Digg, MySpace and Friendster weren't "over in a heartbeat". It took decay and lack of care with the platform, plus strong competition with strong venture capital funding. Plus, they were never as dominant or as entrenched as Reddit is.

Reddit is not going away just because you dislike it.


I was never on MySpace and Friendster but Digg was over in a heartbeat with the introduction of their redesign.

And I don’t care about Reddit one way or the other, it kind of stinks but it’ll ultimately be replaced by something else that also stinks.


As I remember it, what happened on Digg was that there was a kind of friendly rivalry between Reddit and Digg. So everybody on Digg was already aware of Reddit. Then when the redesign hit, a meme spread that "This redesign sucks, try reddit". And so people did. And what they found was a much better community (Digg was more like a news website with a comment section).

The cautionary tail for Reddit is that what keeps people locked into a social network is community. And if they replace community with cat pictures, the whole thing will fall apart.

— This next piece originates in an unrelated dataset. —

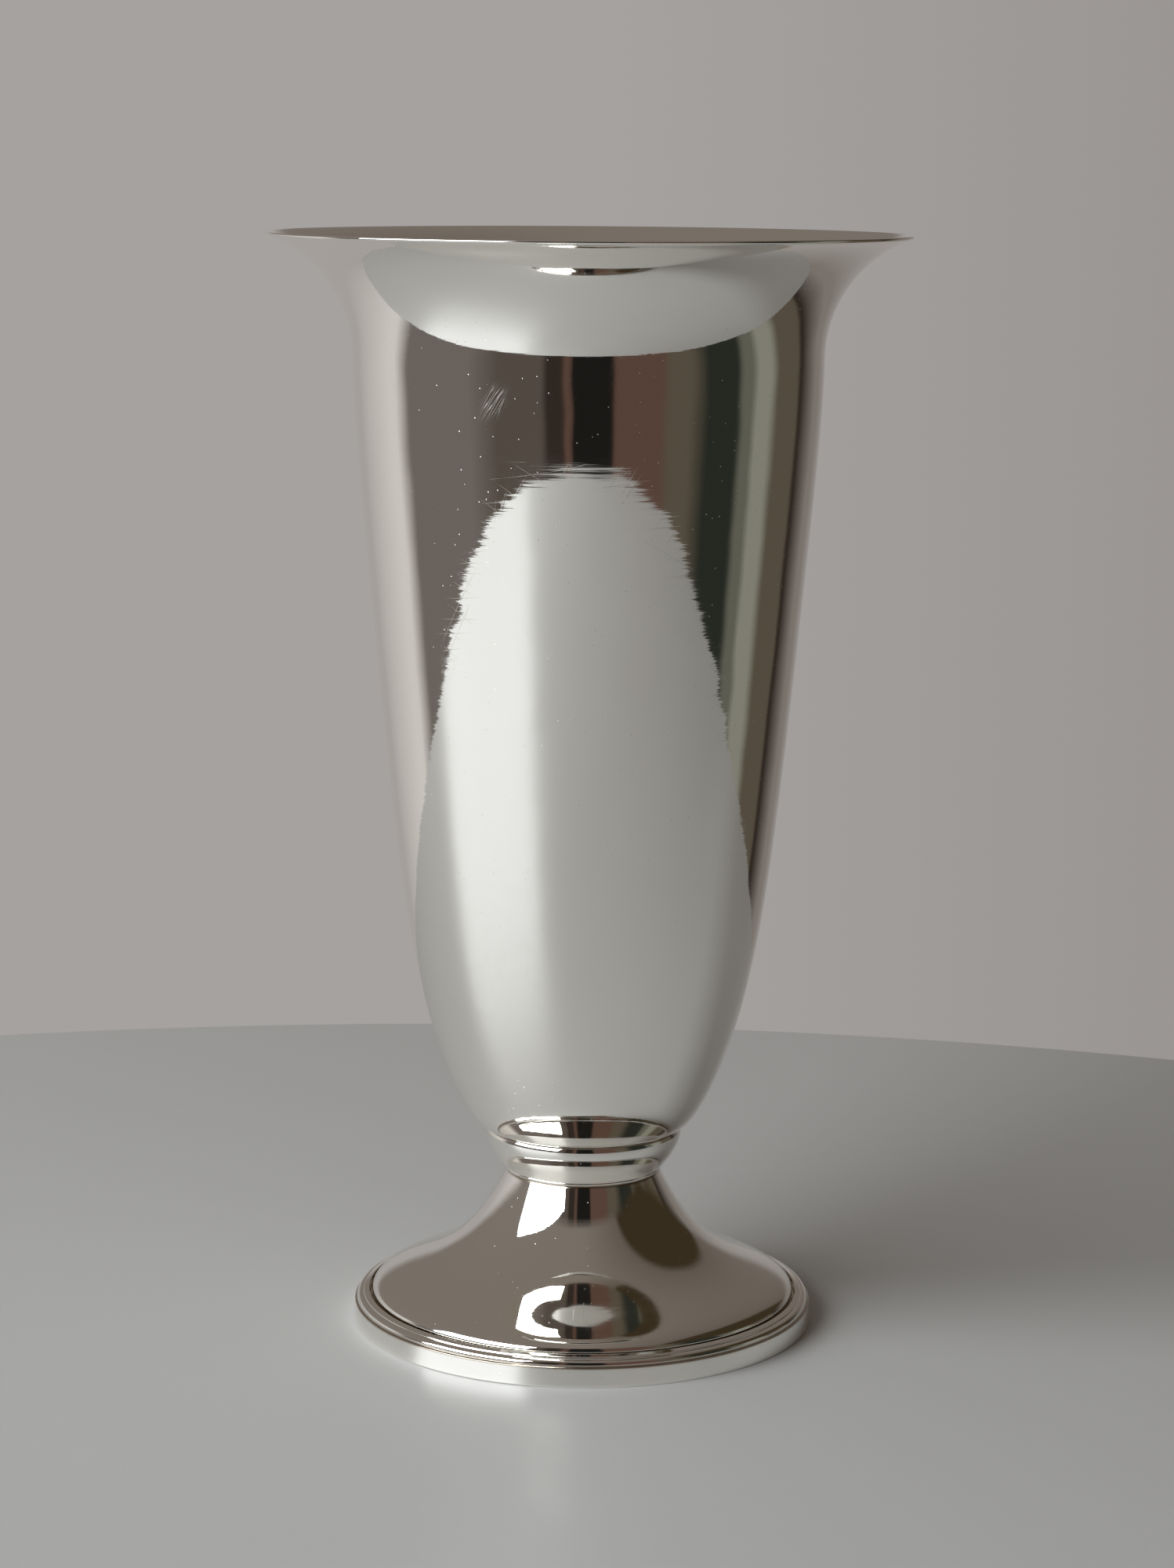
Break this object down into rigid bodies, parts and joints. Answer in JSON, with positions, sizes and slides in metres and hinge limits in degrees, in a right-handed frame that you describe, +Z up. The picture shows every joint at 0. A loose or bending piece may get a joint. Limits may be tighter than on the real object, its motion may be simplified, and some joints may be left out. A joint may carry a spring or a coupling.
{
  "type": "trumpet vase",
  "caption": "Tall round vase: a slender bowl with an out-curled trumpet lip on a turned collar and a domed foot with a stepped, banded edge.",
  "frame": {"origin": "centre of the foot's underside, on the vase's axis, where it stands", "axes": "+Z up along the vase's axis, from the foot to the mouth; the vase is round, so X and Y are free"},
  "size_m": [0.1154, 0.1154, 0.2],
  "materials": {
    "polished_silver": "sterling silver, hand polished to a mirror with fine turning lines and light wear"
  },
  "bodies": {
    "root": {"bowl": "polished_silver", "collar": "polished_silver", "foot": "polished_silver", "foot_band": "polished_silver"}
  },
  "joints": []
}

Yep. Also, what Digg did wasn't just a redesign, but also a complete rewrite from scratch in the exact way Joel Spolsky told everyone not to do one decade before [1]. It was buggy and missing important community features, and it was incompatible with the old website because they had changed the whole database too, so there was no way of choosing between old and new running side by side like you can with Reddit.